** Begin SUPPLIED MATERIAL **

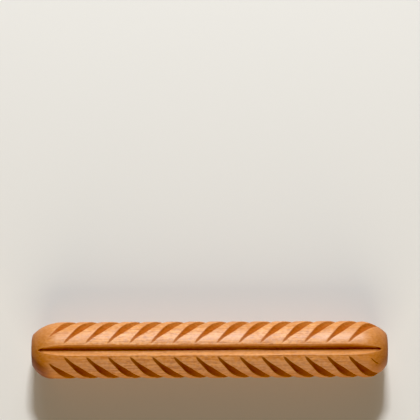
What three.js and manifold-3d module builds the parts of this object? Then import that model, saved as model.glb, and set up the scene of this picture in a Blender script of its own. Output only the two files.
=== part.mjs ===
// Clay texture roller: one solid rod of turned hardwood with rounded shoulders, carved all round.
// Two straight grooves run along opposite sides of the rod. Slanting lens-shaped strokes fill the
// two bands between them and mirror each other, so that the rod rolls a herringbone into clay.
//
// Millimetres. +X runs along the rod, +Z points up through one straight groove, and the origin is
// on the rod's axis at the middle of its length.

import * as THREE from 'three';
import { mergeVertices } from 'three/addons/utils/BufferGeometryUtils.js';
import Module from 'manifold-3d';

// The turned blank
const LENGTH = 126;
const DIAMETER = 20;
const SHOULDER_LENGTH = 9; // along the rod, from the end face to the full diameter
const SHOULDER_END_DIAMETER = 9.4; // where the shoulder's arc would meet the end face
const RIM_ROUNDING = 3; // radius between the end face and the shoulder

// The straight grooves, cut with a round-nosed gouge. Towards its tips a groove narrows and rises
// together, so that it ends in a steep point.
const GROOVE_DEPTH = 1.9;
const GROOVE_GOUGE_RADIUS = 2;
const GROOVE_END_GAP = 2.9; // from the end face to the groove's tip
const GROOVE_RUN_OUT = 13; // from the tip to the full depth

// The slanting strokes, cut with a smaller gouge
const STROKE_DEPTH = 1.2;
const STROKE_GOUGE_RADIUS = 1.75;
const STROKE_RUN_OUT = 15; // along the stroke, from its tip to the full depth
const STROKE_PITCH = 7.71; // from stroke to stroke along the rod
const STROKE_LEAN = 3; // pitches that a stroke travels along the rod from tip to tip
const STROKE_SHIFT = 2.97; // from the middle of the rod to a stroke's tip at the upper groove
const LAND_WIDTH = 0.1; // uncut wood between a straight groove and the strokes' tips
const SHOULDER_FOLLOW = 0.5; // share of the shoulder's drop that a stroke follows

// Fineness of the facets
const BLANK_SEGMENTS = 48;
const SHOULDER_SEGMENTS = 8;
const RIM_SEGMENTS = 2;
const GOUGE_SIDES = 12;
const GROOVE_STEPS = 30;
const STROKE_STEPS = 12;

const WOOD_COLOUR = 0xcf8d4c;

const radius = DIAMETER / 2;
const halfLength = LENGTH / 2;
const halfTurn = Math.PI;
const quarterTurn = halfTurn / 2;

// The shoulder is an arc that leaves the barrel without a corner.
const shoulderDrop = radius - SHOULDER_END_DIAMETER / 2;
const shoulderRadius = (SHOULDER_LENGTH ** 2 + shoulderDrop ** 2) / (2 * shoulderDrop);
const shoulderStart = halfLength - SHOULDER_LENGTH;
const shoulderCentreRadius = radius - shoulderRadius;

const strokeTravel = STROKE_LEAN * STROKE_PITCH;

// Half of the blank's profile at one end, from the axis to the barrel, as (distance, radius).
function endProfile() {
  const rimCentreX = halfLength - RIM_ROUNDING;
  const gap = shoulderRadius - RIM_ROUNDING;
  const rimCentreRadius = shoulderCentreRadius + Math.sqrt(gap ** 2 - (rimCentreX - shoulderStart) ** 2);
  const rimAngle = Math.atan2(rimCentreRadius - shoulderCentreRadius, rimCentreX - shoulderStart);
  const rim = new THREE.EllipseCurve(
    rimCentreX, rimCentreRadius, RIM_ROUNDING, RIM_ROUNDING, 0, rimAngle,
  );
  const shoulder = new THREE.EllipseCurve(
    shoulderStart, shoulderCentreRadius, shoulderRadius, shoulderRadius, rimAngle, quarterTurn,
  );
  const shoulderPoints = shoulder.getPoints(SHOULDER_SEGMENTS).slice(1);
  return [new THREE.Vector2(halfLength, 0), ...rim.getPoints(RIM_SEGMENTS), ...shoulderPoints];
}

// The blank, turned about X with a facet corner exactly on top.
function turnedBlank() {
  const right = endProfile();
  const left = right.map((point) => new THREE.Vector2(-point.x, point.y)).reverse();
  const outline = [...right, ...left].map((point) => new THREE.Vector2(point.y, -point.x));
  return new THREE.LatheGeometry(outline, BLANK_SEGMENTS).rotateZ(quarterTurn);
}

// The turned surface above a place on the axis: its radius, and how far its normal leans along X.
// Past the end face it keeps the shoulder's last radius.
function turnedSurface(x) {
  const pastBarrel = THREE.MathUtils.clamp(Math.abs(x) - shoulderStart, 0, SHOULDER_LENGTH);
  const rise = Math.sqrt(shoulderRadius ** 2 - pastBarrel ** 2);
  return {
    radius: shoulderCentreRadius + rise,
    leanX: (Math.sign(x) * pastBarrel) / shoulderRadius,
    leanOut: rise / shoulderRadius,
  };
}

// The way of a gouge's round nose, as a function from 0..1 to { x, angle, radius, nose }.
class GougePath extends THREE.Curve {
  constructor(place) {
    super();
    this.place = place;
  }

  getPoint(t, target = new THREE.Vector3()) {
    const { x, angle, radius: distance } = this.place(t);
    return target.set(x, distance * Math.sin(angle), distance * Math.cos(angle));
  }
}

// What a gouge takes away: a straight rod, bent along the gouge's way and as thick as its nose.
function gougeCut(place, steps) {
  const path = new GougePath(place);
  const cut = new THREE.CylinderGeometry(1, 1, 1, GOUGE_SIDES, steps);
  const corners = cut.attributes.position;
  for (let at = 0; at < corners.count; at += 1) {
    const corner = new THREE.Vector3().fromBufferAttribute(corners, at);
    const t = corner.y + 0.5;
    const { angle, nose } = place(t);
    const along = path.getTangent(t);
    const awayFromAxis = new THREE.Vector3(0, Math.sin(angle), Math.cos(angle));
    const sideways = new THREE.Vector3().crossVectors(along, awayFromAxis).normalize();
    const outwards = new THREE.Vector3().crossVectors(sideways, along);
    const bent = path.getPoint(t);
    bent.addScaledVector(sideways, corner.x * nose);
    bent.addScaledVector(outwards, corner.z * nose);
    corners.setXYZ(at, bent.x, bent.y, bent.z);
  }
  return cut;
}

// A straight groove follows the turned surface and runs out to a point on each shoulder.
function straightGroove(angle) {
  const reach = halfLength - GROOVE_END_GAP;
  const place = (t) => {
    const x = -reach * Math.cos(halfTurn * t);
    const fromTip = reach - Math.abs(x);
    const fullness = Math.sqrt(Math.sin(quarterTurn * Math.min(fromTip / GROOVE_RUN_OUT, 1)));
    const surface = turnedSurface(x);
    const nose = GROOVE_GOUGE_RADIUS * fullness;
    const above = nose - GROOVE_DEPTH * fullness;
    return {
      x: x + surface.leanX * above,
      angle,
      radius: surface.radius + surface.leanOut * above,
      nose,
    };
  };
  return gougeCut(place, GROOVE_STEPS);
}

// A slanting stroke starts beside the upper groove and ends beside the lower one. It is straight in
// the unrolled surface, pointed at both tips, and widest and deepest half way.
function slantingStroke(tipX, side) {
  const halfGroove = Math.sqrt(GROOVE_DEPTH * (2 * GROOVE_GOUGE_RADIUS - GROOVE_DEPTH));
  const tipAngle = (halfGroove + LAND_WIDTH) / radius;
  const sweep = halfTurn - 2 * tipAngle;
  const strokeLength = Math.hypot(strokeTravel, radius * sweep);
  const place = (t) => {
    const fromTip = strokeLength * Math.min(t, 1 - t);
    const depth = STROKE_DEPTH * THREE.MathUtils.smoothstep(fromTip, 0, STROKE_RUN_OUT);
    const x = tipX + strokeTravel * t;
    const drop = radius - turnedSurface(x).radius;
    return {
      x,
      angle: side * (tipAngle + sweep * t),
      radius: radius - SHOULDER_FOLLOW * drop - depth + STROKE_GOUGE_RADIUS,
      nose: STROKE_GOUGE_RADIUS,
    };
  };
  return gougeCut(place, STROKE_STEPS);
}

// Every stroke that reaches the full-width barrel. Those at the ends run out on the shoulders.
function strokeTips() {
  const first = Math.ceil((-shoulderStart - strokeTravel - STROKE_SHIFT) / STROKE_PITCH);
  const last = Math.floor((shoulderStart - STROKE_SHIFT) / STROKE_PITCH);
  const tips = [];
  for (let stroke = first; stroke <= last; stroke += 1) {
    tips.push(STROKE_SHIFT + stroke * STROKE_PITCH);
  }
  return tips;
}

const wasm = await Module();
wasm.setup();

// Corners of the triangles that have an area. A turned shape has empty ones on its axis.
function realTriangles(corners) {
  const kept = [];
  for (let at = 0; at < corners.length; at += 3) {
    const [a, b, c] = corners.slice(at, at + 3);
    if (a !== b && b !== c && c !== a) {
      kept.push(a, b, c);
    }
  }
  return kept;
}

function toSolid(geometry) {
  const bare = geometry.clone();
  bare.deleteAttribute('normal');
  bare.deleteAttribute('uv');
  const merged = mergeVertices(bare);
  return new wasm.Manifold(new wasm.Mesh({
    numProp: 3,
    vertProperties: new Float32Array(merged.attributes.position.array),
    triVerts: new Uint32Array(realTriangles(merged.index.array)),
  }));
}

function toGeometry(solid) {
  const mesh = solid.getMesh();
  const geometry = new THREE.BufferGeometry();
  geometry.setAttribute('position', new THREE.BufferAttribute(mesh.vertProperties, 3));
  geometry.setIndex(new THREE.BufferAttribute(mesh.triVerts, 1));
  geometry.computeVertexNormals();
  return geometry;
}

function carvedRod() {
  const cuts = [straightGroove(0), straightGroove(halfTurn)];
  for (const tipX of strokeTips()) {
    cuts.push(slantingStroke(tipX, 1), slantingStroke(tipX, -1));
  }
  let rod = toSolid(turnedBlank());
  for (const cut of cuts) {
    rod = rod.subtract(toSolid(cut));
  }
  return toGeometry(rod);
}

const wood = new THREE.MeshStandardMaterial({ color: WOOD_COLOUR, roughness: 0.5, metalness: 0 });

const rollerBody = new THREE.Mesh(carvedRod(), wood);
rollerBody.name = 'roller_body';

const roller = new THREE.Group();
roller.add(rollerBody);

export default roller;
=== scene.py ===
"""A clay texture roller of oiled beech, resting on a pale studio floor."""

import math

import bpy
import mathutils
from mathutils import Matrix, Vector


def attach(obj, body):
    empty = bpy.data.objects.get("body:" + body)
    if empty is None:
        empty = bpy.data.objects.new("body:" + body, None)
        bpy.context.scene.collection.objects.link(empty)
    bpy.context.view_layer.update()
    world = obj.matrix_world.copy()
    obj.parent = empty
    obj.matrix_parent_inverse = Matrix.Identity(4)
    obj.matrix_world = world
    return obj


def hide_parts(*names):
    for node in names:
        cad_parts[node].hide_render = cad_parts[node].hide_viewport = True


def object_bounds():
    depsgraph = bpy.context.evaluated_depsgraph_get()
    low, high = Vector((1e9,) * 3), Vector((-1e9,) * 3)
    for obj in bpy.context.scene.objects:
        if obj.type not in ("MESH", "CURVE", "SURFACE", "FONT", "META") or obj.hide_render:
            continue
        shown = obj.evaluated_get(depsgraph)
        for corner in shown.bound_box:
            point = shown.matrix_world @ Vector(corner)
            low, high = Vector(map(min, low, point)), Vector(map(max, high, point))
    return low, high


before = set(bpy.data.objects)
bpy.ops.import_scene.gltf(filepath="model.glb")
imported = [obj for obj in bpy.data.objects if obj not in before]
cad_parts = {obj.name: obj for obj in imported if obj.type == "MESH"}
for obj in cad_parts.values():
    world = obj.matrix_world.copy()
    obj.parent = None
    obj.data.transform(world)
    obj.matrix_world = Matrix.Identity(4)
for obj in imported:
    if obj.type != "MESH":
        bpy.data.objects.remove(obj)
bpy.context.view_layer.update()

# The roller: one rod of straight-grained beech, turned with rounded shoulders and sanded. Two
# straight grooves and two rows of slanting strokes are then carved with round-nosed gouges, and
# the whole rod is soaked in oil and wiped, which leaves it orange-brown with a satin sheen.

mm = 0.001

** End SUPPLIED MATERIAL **

**DIRECTION**
Repeat exactly the lines from the one containing "const rollerBody = new" through the one containing "Vector(map(max, high, point))", both included, and nothing else.

**TASK RESULT**
const rollerBody = new THREE.Mesh(carvedRod(), wood);
rollerBody.name = 'roller_body';

const roller = new THREE.Group();
roller.add(rollerBody);

export default roller;
=== scene.py ===
"""A clay texture roller of oiled beech, resting on a pale studio floor."""

import math

import bpy
import mathutils
from mathutils import Matrix, Vector


def attach(obj, body):
    empty = bpy.data.objects.get("body:" + body)
    if empty is None:
        empty = bpy.data.objects.new("body:" + body, None)
        bpy.context.scene.collection.objects.link(empty)
    bpy.context.view_layer.update()
    world = obj.matrix_world.copy()
    obj.parent = empty
    obj.matrix_parent_inverse = Matrix.Identity(4)
    obj.matrix_world = world
    return obj


def hide_parts(*names):
    for node in names:
        cad_parts[node].hide_render = cad_parts[node].hide_viewport = True


def object_bounds():
    depsgraph = bpy.context.evaluated_depsgraph_get()
    low, high = Vector((1e9,) * 3), Vector((-1e9,) * 3)
    for obj in bpy.context.scene.objects:
        if obj.type not in ("MESH", "CURVE", "SURFACE", "FONT", "META") or obj.hide_render:
            continue
        shown = obj.evaluated_get(depsgraph)
        for corner in shown.bound_box:
            point = shown.matrix_world @ Vector(corner)
            low, high = Vector(map(min, low, point)), Vector(map(max, high, point))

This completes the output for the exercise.